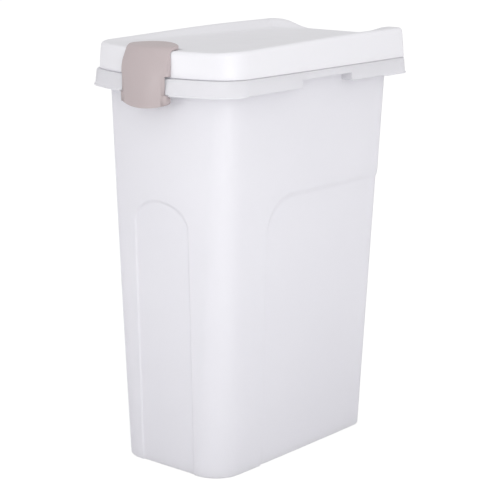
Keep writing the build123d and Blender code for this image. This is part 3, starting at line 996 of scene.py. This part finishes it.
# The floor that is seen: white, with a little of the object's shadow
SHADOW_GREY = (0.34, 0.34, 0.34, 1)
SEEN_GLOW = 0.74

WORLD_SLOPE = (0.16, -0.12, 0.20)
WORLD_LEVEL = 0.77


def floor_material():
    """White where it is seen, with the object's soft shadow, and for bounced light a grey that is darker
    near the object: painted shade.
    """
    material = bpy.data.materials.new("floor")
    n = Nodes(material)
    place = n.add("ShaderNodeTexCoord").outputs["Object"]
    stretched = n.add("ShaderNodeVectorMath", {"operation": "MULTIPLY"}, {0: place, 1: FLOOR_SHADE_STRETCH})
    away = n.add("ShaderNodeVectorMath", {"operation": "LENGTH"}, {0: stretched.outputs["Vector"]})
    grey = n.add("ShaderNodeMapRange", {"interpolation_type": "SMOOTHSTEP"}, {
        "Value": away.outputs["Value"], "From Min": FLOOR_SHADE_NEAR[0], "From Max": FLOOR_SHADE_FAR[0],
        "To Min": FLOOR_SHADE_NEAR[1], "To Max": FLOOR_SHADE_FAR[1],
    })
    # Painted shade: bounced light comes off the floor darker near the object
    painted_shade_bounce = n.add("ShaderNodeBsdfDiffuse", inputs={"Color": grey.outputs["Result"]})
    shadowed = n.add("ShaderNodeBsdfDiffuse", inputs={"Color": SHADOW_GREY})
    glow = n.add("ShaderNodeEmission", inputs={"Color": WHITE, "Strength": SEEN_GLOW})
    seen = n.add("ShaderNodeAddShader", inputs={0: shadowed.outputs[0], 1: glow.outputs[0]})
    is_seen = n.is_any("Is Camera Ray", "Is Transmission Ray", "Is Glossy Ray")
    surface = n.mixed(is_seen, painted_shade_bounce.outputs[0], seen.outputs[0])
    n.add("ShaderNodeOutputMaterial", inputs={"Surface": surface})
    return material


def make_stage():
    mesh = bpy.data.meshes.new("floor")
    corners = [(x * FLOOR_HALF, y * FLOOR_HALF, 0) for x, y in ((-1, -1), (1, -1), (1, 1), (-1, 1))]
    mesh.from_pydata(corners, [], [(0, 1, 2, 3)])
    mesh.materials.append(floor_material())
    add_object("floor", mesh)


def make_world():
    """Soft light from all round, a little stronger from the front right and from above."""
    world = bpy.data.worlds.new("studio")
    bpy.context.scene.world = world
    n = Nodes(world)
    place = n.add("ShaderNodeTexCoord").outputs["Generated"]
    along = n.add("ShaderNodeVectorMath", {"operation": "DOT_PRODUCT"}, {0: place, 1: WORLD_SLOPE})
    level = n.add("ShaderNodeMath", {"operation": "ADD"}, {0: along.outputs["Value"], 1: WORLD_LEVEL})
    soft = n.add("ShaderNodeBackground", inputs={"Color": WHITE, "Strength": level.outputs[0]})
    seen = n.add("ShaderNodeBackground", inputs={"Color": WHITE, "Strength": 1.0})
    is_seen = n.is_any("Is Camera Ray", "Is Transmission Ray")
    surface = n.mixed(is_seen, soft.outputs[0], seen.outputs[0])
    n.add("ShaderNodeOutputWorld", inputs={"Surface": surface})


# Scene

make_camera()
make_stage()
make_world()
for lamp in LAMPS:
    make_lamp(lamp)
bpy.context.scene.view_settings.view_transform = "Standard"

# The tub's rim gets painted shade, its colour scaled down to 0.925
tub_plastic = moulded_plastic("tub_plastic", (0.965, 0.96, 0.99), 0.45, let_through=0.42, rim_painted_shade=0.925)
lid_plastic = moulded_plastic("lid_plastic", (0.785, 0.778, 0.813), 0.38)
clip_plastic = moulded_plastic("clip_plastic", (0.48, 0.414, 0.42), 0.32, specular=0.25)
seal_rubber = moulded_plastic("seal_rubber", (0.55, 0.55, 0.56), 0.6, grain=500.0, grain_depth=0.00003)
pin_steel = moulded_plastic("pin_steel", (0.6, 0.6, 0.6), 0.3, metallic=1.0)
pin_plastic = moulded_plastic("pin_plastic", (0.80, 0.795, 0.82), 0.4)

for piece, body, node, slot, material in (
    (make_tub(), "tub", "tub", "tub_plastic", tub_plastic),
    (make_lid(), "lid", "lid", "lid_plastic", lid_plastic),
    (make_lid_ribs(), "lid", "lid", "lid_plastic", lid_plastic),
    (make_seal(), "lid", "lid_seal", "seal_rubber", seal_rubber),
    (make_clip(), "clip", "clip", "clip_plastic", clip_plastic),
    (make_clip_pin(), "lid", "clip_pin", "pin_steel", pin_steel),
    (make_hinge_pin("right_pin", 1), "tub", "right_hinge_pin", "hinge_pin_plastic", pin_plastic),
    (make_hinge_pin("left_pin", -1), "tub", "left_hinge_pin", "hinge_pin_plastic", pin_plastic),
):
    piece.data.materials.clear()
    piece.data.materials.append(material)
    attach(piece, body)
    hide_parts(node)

# # # # #

**EXERCISE BRIEF**
Can you write out the lines above, from the first one through the one containing "WORLD_LEVEL = 0.77", exactly as they appear and nothing more?

**RESULT BELOW**
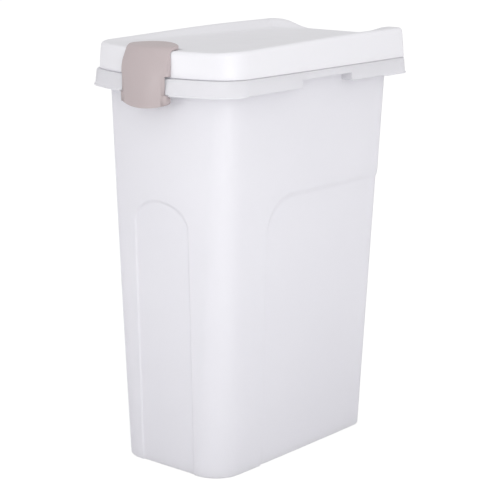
Keep writing the build123d and Blender code for this image. This is part 3, starting at line 996 of scene.py. This part finishes it.
# The floor that is seen: white, with a little of the object's shadow
SHADOW_GREY = (0.34, 0.34, 0.34, 1)
SEEN_GLOW = 0.74

WORLD_SLOPE = (0.16, -0.12, 0.20)
WORLD_LEVEL = 0.77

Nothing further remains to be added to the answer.